● Work required: Starting with the line that contains "bpy.context.collection.objects.link(obj)" and stopping after the line that contains "for node in", output every line exactly as it stands.
* START Data *
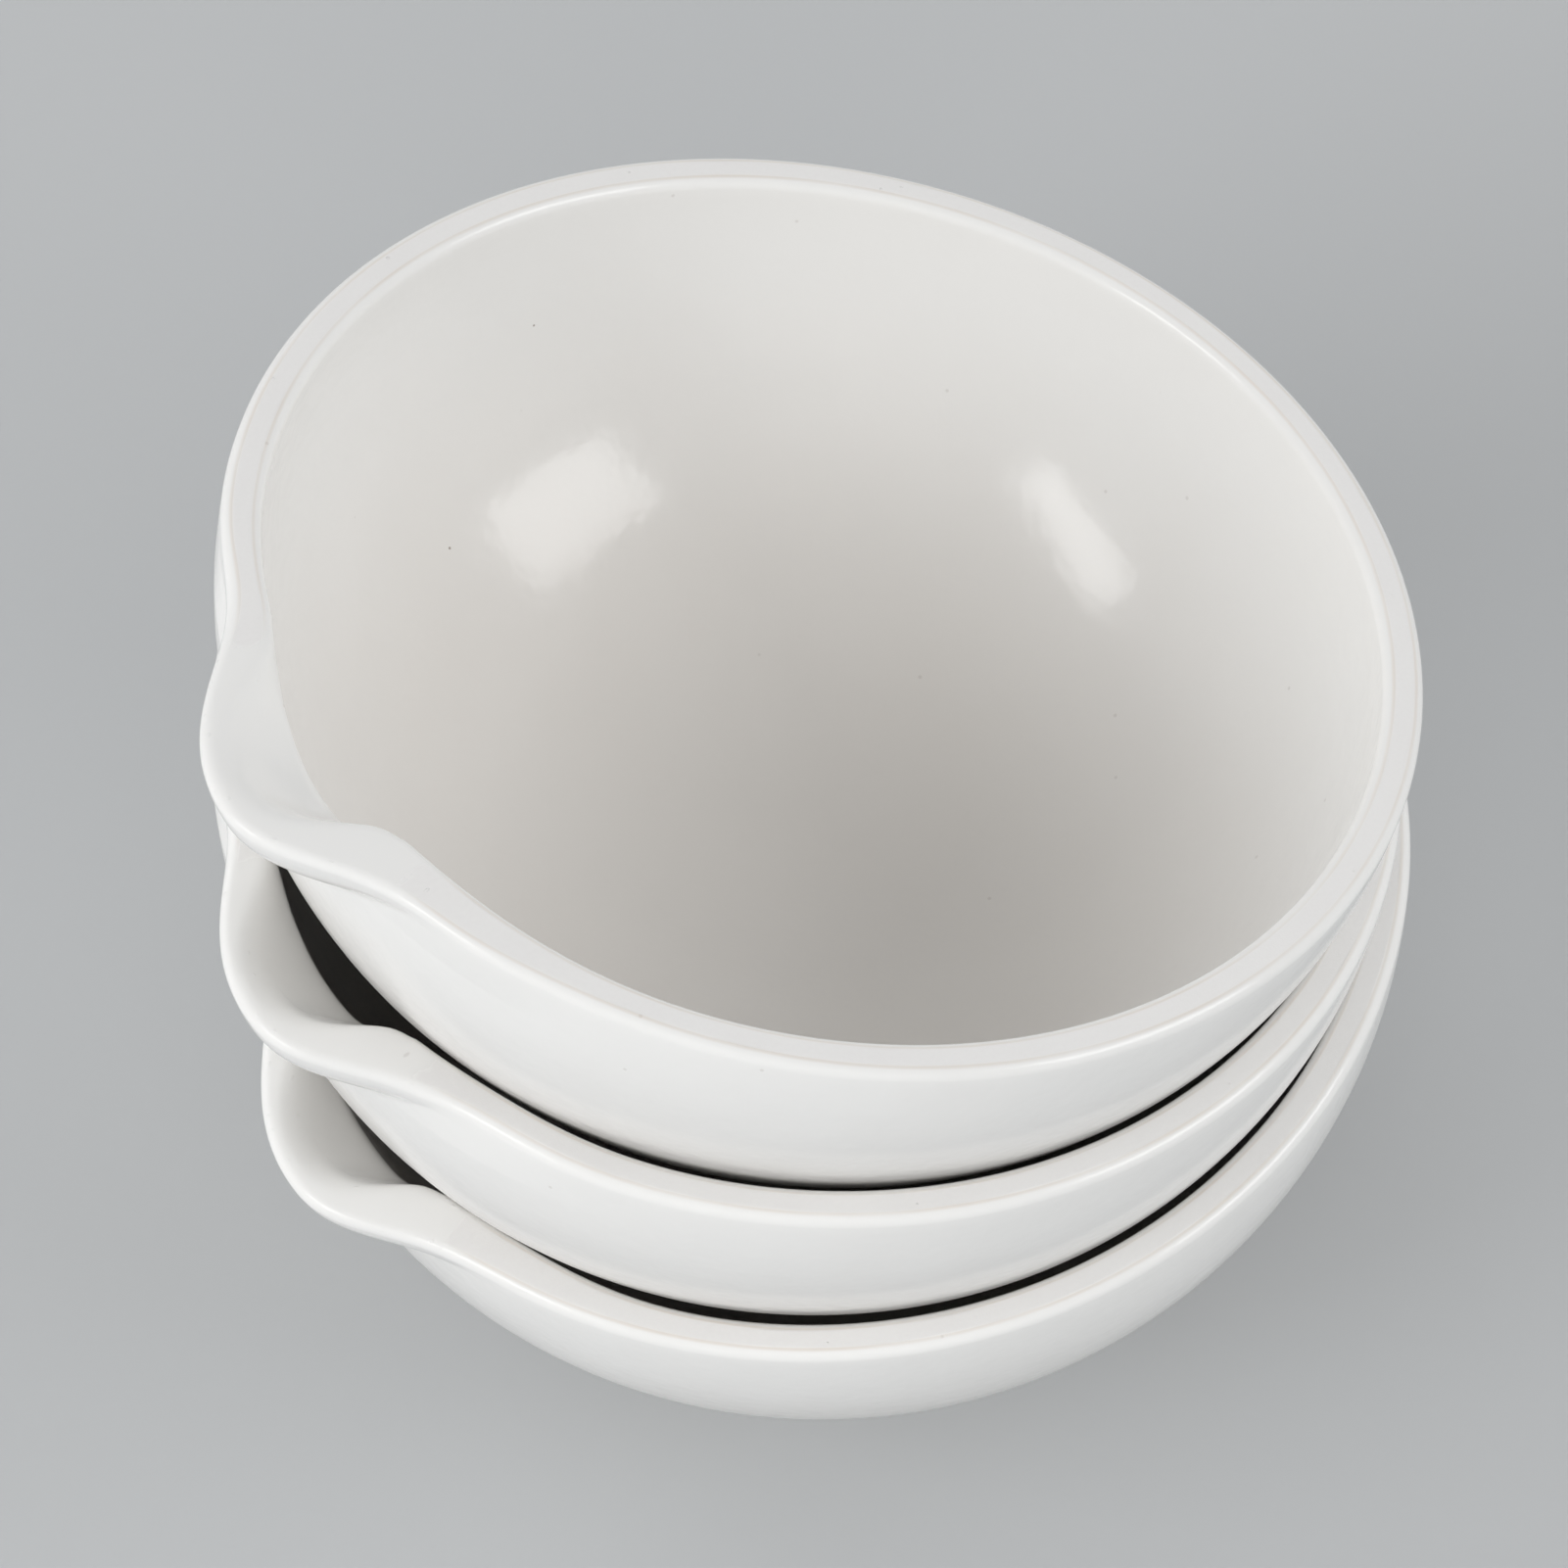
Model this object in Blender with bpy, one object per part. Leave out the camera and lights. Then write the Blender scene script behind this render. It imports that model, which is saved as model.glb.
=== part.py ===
"""Three round-bottomed porcelain evaporating dishes, nested one in another.

Each dish is a single fired shell: a deep round bowl with a ground flat rim and one
pouring lip pulled out of the wall.  The row frame stands at the middle of the bottom
dish's foot, +Z up its axis, with every pouring lip towards -X.
"""
import math
from dataclasses import dataclass

import bmesh
import bpy
from mathutils import Matrix, Vector

# Driving dimensions, in metres and degrees
RIM_RADIUS = 0.045
WALL = 0.0031
BOWL_DEPTH = 0.0394
BOWL_SQUARENESS = 2.15
FOOT_RADIUS = 0.012
EDGE_ROUND = 0.0009
FLOOR_WALL = 0.0036

# Pouring lip, pulled out of the wall at the -X side; each width is (+Y side, -Y side)
LIP_WIDTHS = (11.2, 7.1)
LIP_POWER = 2.1
LIP_DEPTH = 0.0074
LIP_SLOPE = 2.0
LIP_BAND = 0.0026
CHANNEL_CENTRE = 1.5
CHANNEL_WIDTHS = (8.3, 5.2)
CHANNEL_POWER = 2.7
CHANNEL_DEPTH = 0.0047
CHANNEL_SLOPE = 1.6
LIP_CUT_OFF = 1e-4
PINCH_ANGLE = 21.0
PINCH_WIDTH = 6.0
PINCH_DEPTH = 0.0045
PINCH_INSIDE = 0.3
SHOULDER_ANGLE = -18.0
SHOULDER_WIDTH = 9.0

# Mesh resolution
WALL_STEPS = 9
WALL_SPACING = 0.85
EDGE_STEPS = 2
LIP_SECTOR = 66.0
LIP_SEGMENTS = 22
BOWL_SEGMENTS = 36


@dataclass
class Dish:
    """One dish of the stack: its own lip, and how it lies in the dish below."""

    name: str
    reach: float
    pinch: tuple
    shoulder: float
    fullness: float
    rise: float
    shift: float
    lean: float
    heading: float
    turn: float
    colour: tuple


DISHES = (
    Dish("bottom_dish", reach=0.0047, pinch=(0.0012, 0.0), shoulder=0.0008, fullness=0.0008,
         rise=0.0, shift=0.0, lean=0.0, heading=0.0, turn=0.0, colour=(0.80, 0.79, 0.77, 1.0)),
    Dish("middle_dish", reach=0.0053, pinch=(0.0012, 0.0005), shoulder=0.0004, fullness=0.0005,
         rise=0.0167, shift=-0.00035, lean=9.57, heading=-2.2, turn=0.0,
         colour=(0.80, 0.795, 0.775, 1.0)),
    Dish("top_dish", reach=0.0065, pinch=(0.0012, -0.0005), shoulder=0.0006, fullness=0.0003,
         rise=0.01645, shift=0.0, lean=15.8, heading=-5.9, turn=-3.9,
         colour=(0.80, 0.79, 0.77, 1.0)),
)


def remove_scene_objects():
    for obj in list(bpy.data.objects):
        bpy.data.objects.remove(obj, do_unlink=True)


def bowl_radius(radius, depth, below_rim):
    """Radius of the bowl curve at a given depth below the rim."""
    share = min(max(below_rim / depth, 0.0), 1.0)
    return radius * (1.0 - share ** BOWL_SQUARENESS) ** (1.0 / BOWL_SQUARENESS)


def bowl_point(radius, depth, angle):
    """A point of the bowl curve, from the rim at 0 degrees to the pole at 90."""
    power = 2.0 / BOWL_SQUARENESS
    along = math.cos(math.radians(angle)) ** power
    down = math.sin(math.radians(angle)) ** power
    return Vector((radius * along, 0.0, -depth * down))


def angle_at_depth(depth, below_rim):
    return math.degrees(math.asin((below_rim / depth) ** (BOWL_SQUARENESS / 2.0)))


def foot_depth():
    """Depth at which the outer bowl curve is as wide as the foot."""
    share = 1.0 - (FOOT_RADIUS / RIM_RADIUS) ** BOWL_SQUARENESS
    return BOWL_DEPTH * share ** (1.0 / BOWL_SQUARENESS)


def rounded_edge(centre_radius, start_angle, end_angle):
    """Quarter round over one edge of the rim, its top level with the rim face."""
    points = []
    for step in range(EDGE_STEPS + 1):
        angle = math.radians(start_angle + (end_angle - start_angle) * step / EDGE_STEPS)
        x = centre_radius + EDGE_ROUND * math.cos(angle)
        z = EDGE_ROUND * math.sin(angle) - EDGE_ROUND
        points.append(Vector((x, 0.0, z)))
    return points


def wall_points(radius, depth, from_depth, to_depth):
    """Evenly turned points down a bowl curve between two depths."""
    start = angle_at_depth(depth, from_depth)
    end = angle_at_depth(depth, to_depth)
    points = []
    for step in range(WALL_STEPS + 1):
        angle = start + (end - start) * (step / WALL_STEPS) ** WALL_SPACING
        points.append(bowl_point(radius, depth, angle))
    return points


def shell_profile():
    """Half section of the turned shell, from the foot's centre over the rim to the floor."""
    inner_radius = RIM_RADIUS - WALL
    foot = foot_depth()
    floor = foot - FLOOR_WALL
    outer = wall_points(RIM_RADIUS, BOWL_DEPTH, 2.0 * EDGE_ROUND, foot)
    inner = wall_points(inner_radius, floor, 2.0 * EDGE_ROUND, floor)
    centre_in = Vector((0.0, 0.0, -floor))
    points = [Vector((0.0, 0.0, -foot))]
    points += reversed(outer)
    points += rounded_edge(RIM_RADIUS - EDGE_ROUND, 0.0, 90.0)
    points += rounded_edge(inner_radius + EDGE_ROUND, 90.0, 180.0)
    points += inner[:-1]
    points.append(centre_in)
    return points


def swell(angle, widths, power):
    """A smooth hump over the lip, 1 at its middle, with its own width on each side."""
    width = widths[0] if angle > 0.0 else widths[1]
    return math.exp(-0.5 * abs(angle / width) ** power)


def lip_pull(off_lip, below_rim, dish, inside):
    """How far the lip pulls the wall outwards, off_lip degrees from its middle."""
    if inside:
        spread = swell(off_lip - CHANNEL_CENTRE, CHANNEL_WIDTHS, CHANNEL_POWER)
        reach, depth, slope = dish.reach + WALL - LIP_BAND, CHANNEL_DEPTH, CHANNEL_SLOPE
    else:
        spread = swell(off_lip, LIP_WIDTHS, LIP_POWER)
        reach, depth, slope = dish.reach, LIP_DEPTH, LIP_SLOPE
    if spread < LIP_CUT_OFF:
        return 0.0
    down = below_rim / (depth * math.sqrt(spread))
    return reach * spread * max(0.0, 1.0 - down ** slope)


def drawn_in(off_lip, below_rim, dish, inside):
    """How far the wall is drawn in beside the lip, and its thick shoulder on one side."""
    beside = (abs(off_lip) - PINCH_ANGLE) / PINCH_WIDTH
    side = dish.pinch[0] if off_lip > 0.0 else dish.pinch[1]
    pinch = side * math.exp(-0.5 * beside ** 2)
    along = (off_lip - SHOULDER_ANGLE) / SHOULDER_WIDTH
    if inside:
        pinch = pinch * PINCH_INSIDE + dish.shoulder * math.exp(-0.5 * along ** 2)
    return pinch * max(0.0, 1.0 - below_rim / PINCH_DEPTH)


def pulled_wall(point, dish):
    """Where a point of the turned shell ends up once the lip is pulled."""
    radius = math.hypot(point.x, point.y)
    below_rim = max(0.0, -point.z)
    off_lip = math.degrees(math.atan2(point.y, -point.x))
    middle_of_wall = bowl_radius(RIM_RADIUS, BOWL_DEPTH, below_rim) - 0.5 * WALL
    inside = radius < middle_of_wall
    fuller = dish.fullness * max(0.0, point.x / radius) ** 2 * (1.0 - below_rim / BOWL_DEPTH)
    moved = radius + fuller + lip_pull(off_lip, below_rim, dish, inside)
    moved -= drawn_in(off_lip, below_rim, dish, inside)
    return Vector((point.x * moved / radius, point.y * moved / radius, point.z))


def spin_sector(mesh, edges, start, sweep, steps):
    """Turn the profile through one sector of the shell."""
    geometry = bmesh.ops.duplicate(mesh, geom=edges)["geom"]
    verts = [item for item in geometry if isinstance(item, bmesh.types.BMVert)]
    turn = Matrix.Rotation(math.radians(start), 3, "Z")
    bmesh.ops.rotate(mesh, verts=verts, cent=(0, 0, 0), matrix=turn)
    bmesh.ops.spin(mesh, geom=geometry, cent=(0, 0, 0), axis=(0, 0, 1),
                   angle=math.radians(sweep), steps=steps, use_duplicate=False)


def turned_shell():
    """The plain turned shell, with finer segments where the lip is pulled."""
    mesh = bmesh.new()
    verts = [mesh.verts.new(point) for point in shell_profile()]
    edges = [mesh.edges.new(pair) for pair in zip(verts, verts[1:])]
    half_sector = 0.5 * LIP_SECTOR
    spin_sector(mesh, verts + edges, 180.0 - half_sector, LIP_SECTOR, LIP_SEGMENTS)
    spin_sector(mesh, verts + edges, 180.0 + half_sector, 360.0 - LIP_SECTOR, BOWL_SEGMENTS)
    bmesh.ops.delete(mesh, geom=verts, context="VERTS")
    bmesh.ops.remove_doubles(mesh, verts=mesh.verts, dist=1e-6)
    return mesh


def dish_mesh(dish):
    mesh = turned_shell()
    for vert in mesh.verts:
        if math.hypot(vert.co.x, vert.co.y) > FOOT_RADIUS:
            vert.co = pulled_wall(vert.co, dish)
    bmesh.ops.recalc_face_normals(mesh, faces=mesh.faces)
    data = bpy.data.meshes.new(dish.name)
    mesh.to_mesh(data)
    mesh.free()
    data.shade_smooth()
    data.set_sharp_from_angle(angle=math.radians(50.0))
    return data


def porcelain(dish):
    material = bpy.data.materials.new(dish.name + "_porcelain")
    material.use_nodes = True
    shader = material.node_tree.nodes["Principled BSDF"]
    shader.inputs["Base Color"].default_value = dish.colour
    shader.inputs["Roughness"].default_value = 0.16
    shader.inputs["Metallic"].default_value = 0.0
    return material


def lean_matrix(dish):
    """Lean of a dish towards its heading, with its own small turn about its axis."""
    heading = Matrix.Rotation(math.radians(dish.heading), 4, "Z")
    lean = Matrix.Rotation(math.radians(dish.lean), 4, "Y")
    turn = Matrix.Rotation(math.radians(dish.turn), 4, "Z")
    return heading @ lean @ heading.inverted() @ turn


def add_dish(dish, below_placement):
    """Lay one dish in the dish below, and return its own placement."""
    obj = bpy.data.objects.new(dish.name, dish_mesh(dish))
    obj.data.materials.append(porcelain(dish))
    rim_centre = below_placement @ Vector((dish.shift, 0.0, dish.rise))
    placement = Matrix.Translation(rim_centre) @ lean_matrix(dish)
    obj.location = rim_centre
    obj.rotation_euler = placement.to_euler()
    bpy.context.collection.objects.link(obj)
    return placement


def main():
    remove_scene_objects()
    placement = Matrix.Translation((0.0, 0.0, foot_depth()))
    for dish in DISHES:
        placement = add_dish(dish, placement)
    bpy.context.view_layer.update()


main()
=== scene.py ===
"""Finished look of three nested porcelain evaporating dishes.

Each dish is one fired shell: a turned round bowl with a pouring lip pulled out of its wall,
glazed all over but for the flat rim, which was ground level after firing.  The finished
shells stand for the plain dishes of the frame and ride on the same three bodies.

Lengths are in metres, and angles in degrees unless a name says otherwise.
"""

import logging
import math
from dataclasses import dataclass
from enum import Enum
from typing import Any, Union

import bmesh
import bpy
from mathutils import Matrix, Vector


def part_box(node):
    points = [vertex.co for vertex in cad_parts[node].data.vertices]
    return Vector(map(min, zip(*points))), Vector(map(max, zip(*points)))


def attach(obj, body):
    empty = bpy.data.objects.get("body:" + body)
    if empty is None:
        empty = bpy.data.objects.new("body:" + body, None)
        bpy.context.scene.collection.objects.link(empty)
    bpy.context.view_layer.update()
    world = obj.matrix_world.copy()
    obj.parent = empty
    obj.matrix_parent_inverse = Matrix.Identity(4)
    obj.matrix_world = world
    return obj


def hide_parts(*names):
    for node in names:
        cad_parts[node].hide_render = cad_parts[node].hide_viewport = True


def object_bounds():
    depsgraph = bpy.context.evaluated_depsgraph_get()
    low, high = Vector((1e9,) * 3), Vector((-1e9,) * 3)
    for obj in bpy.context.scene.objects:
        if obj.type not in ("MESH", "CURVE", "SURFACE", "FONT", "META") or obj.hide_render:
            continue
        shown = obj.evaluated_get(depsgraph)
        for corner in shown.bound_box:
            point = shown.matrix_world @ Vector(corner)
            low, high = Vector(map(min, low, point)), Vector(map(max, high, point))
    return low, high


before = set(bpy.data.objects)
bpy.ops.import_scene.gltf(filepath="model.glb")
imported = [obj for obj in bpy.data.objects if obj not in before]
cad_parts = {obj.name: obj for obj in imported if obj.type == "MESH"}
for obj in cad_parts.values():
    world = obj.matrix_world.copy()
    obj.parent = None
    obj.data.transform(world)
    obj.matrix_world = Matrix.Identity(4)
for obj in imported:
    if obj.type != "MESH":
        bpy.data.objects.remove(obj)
CAD_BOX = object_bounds()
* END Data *
● Worked answer:
    bpy.context.collection.objects.link(obj)
    return placement


def main():
    remove_scene_objects()
    placement = Matrix.Translation((0.0, 0.0, foot_depth()))
    for dish in DISHES:
        placement = add_dish(dish, placement)
    bpy.context.view_layer.update()


main()
=== scene.py ===
"""Finished look of three nested porcelain evaporating dishes.

Each dish is one fired shell: a turned round bowl with a pouring lip pulled out of its wall,
glazed all over but for the flat rim, which was ground level after firing.  The finished
shells stand for the plain dishes of the frame and ride on the same three bodies.

Lengths are in metres, and angles in degrees unless a name says otherwise.
"""

import logging
import math
from dataclasses import dataclass
from enum import Enum
from typing import Any, Union

import bmesh
import bpy
from mathutils import Matrix, Vector


def part_box(node):
    points = [vertex.co for vertex in cad_parts[node].data.vertices]
    return Vector(map(min, zip(*points))), Vector(map(max, zip(*points)))


def attach(obj, body):
    empty = bpy.data.objects.get("body:" + body)
    if empty is None:
        empty = bpy.data.objects.new("body:" + body, None)
        bpy.context.scene.collection.objects.link(empty)
    bpy.context.view_layer.update()
    world = obj.matrix_world.copy()
    obj.parent = empty
    obj.matrix_parent_inverse = Matrix.Identity(4)
    obj.matrix_world = world
    return obj


def hide_parts(*names):
    for node in names:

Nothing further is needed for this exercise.